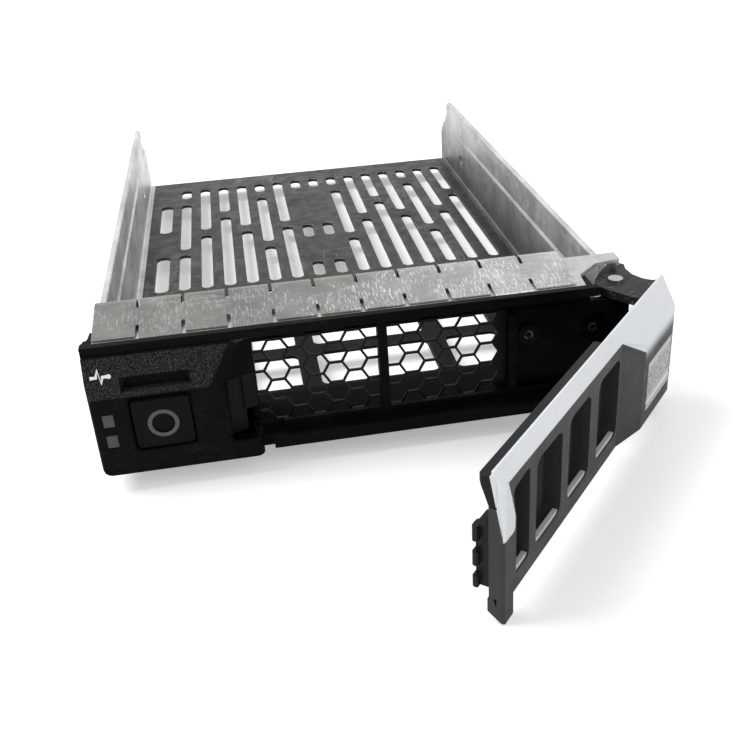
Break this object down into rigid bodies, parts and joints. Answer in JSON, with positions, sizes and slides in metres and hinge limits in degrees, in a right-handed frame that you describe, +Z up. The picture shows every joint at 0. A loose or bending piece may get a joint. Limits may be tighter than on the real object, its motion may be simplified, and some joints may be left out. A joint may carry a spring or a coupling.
{
  "type": "hot swap drive caddy",
  "caption": "Sheet-metal tray for a hard drive with a moulded front, contact spring strip, perforated air window, push button and a swing-out lever.",
  "frame": {"origin": "middle of the front plane of the moulded front, at the level of the tray's underside", "axes": "+X to the right seen from the front, +Y into the bay (towards the connector end), +Z up"},
  "size_m": [0.113, 0.2284, 0.0314],
  "materials": {
    "tray": "plain rolled zinc-coated steel, satin",
    "front_bracket": "satin",
    "emi_fingers": "bright, fine brushed",
    "bezel": "fine texture",
    "front_screen": "satin",
    "release_button": "smooth",
    "button_spring": "bright wire",
    "latch_slider": "smooth",
    "latch_spring": "bright wire",
    "latch_cover": "smooth",
    "light_pipe_upper": "clear moulded polymer",
    "light_pipe_lower": "clear moulded polymer",
    "pipe_clips": "smooth",
    "handle_lever": "smooth",
    "handle_trim": "satin silver",
    "handle_sill": "satin silver",
    "handle_grille": "fine speckle",
    "handle_label": "satin",
    "hinge_pin": "bright",
    "pin_clip": "bright",
    "handle_spring": "bright wire",
    "bezel_screws": "satin",
    "bracket_rivets": "satin"
  },
  "bodies": {
    "base": {"tray": "tray", "front_bracket": "front_bracket", "emi_fingers": "emi_fingers", "bezel": "bezel", "front_screen": "front_screen", "button_spring": "button_spring", "latch_spring": "latch_spring", "latch_cover": "latch_cover", "light_pipe_upper": "light_pipe_upper", "light_pipe_lower": "light_pipe_lower", "pipe_clips": "pipe_clips", "bezel_screws": "bezel_screws", "bracket_rivets": "bracket_rivets", "handle_spring": "handle_spring"},
    "handle": {"handle_lever": "handle_lever", "handle_trim": "handle_trim", "handle_sill": "handle_sill", "handle_grille": "handle_grille", "handle_label": "handle_label", "hinge_pin": "hinge_pin", "pin_clip": "pin_clip"},
    "button": {"release_button": "release_button"},
    "latch": {"latch_slider": "latch_slider"}
  },
  "joints": [
    {"name": "handle_hinge", "type": "hinge", "parent": "base", "child": "handle", "pos_m": [0.05015, 0.0104, 0], "axis": [0, 0, 1], "range_deg": [-49, 0], "stiffness_Nm_per_rad": 0.02, "springref_deg": 11.46},
    {"name": "button_press", "type": "slide", "parent": "base", "child": "button", "axis": [0, 1, 0], "range_m": [0, 0.002], "stiffness_N_per_m": 400, "springref_m": -0.0005, "deforming": ["button_spring"]},
    {"name": "latch_slide", "type": "slide", "parent": "base", "child": "latch", "axis": [-1, 0, 0], "range_m": [0, 0.0015], "stiffness_N_per_m": 100, "springref_m": -0.0005, "deforming": ["latch_spring"]}
  ],
  "couplings": [
    {"joint": "latch_slide", "follows": "button_press", "ratio": 0.7}
  ]
}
------
*Exercise prompt*
Give back all the data exactly as written.

*Problem solution*
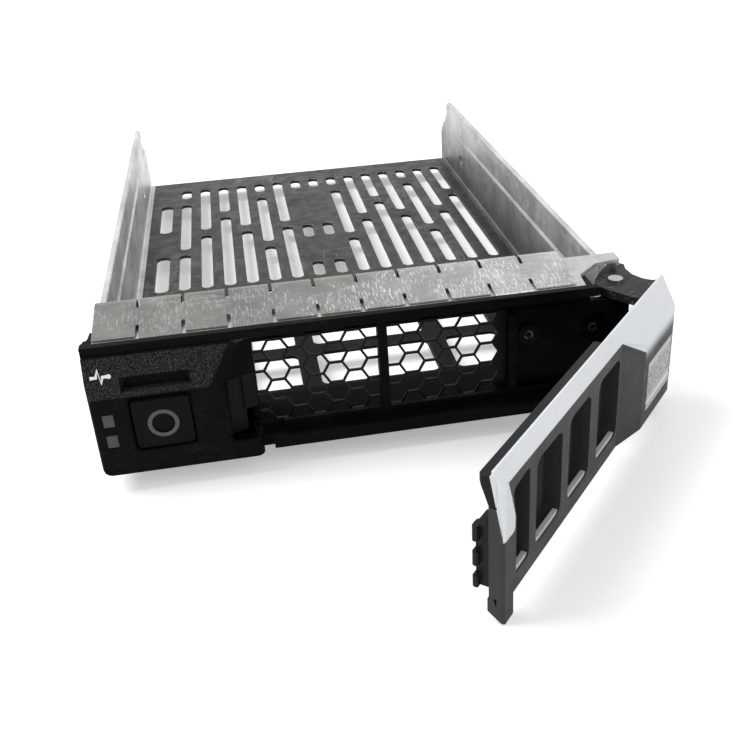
Break this object down into rigid bodies, parts and joints. Answer in JSON, with positions, sizes and slides in metres and hinge limits in degrees, in a right-handed frame that you describe, +Z up. The picture shows every joint at 0. A loose or bending piece may get a joint. Limits may be tighter than on the real object, its motion may be simplified, and some joints may be left out. A joint may carry a spring or a coupling.
{
  "type": "hot swap drive caddy",
  "caption": "Sheet-metal tray for a hard drive with a moulded front, contact spring strip, perforated air window, push button and a swing-out lever.",
  "frame": {"origin": "middle of the front plane of the moulded front, at the level of the tray's underside", "axes": "+X to the right seen from the front, +Y into the bay (towards the connector end), +Z up"},
  "size_m": [0.113, 0.2284, 0.0314],
  "materials": {
    "tray": "plain rolled zinc-coated steel, satin",
    "front_bracket": "satin",
    "emi_fingers": "bright, fine brushed",
    "bezel": "fine texture",
    "front_screen": "satin",
    "release_button": "smooth",
    "button_spring": "bright wire",
    "latch_slider": "smooth",
    "latch_spring": "bright wire",
    "latch_cover": "smooth",
    "light_pipe_upper": "clear moulded polymer",
    "light_pipe_lower": "clear moulded polymer",
    "pipe_clips": "smooth",
    "handle_lever": "smooth",
    "handle_trim": "satin silver",
    "handle_sill": "satin silver",
    "handle_grille": "fine speckle",
    "handle_label": "satin",
    "hinge_pin": "bright",
    "pin_clip": "bright",
    "handle_spring": "bright wire",
    "bezel_screws": "satin",
    "bracket_rivets": "satin"
  },
  "bodies": {
    "base": {"tray": "tray", "front_bracket": "front_bracket", "emi_fingers": "emi_fingers", "bezel": "bezel", "front_screen": "front_screen", "button_spring": "button_spring", "latch_spring": "latch_spring", "latch_cover": "latch_cover", "light_pipe_upper": "light_pipe_upper", "light_pipe_lower": "light_pipe_lower", "pipe_clips": "pipe_clips", "bezel_screws": "bezel_screws", "bracket_rivets": "bracket_rivets", "handle_spring": "handle_spring"},
    "handle": {"handle_lever": "handle_lever", "handle_trim": "handle_trim", "handle_sill": "handle_sill", "handle_grille": "handle_grille", "handle_label": "handle_label", "hinge_pin": "hinge_pin", "pin_clip": "pin_clip"},
    "button": {"release_button": "release_button"},
    "latch": {"latch_slider": "latch_slider"}
  },
  "joints": [
    {"name": "handle_hinge", "type": "hinge", "parent": "base", "child": "handle", "pos_m": [0.05015, 0.0104, 0], "axis": [0, 0, 1], "range_deg": [-49, 0], "stiffness_Nm_per_rad": 0.02, "springref_deg": 11.46},
    {"name": "button_press", "type": "slide", "parent": "base", "child": "button", "axis": [0, 1, 0], "range_m": [0, 0.002], "stiffness_N_per_m": 400, "springref_m": -0.0005, "deforming": ["button_spring"]},
    {"name": "latch_slide", "type": "slide", "parent": "base", "child": "latch", "axis": [-1, 0, 0], "range_m": [0, 0.0015], "stiffness_N_per_m": 100, "springref_m": -0.0005, "deforming": ["latch_spring"]}
  ],
  "couplings": [
    {"joint": "latch_slide", "follows": "button_press", "ratio": 0.7}
  ]
}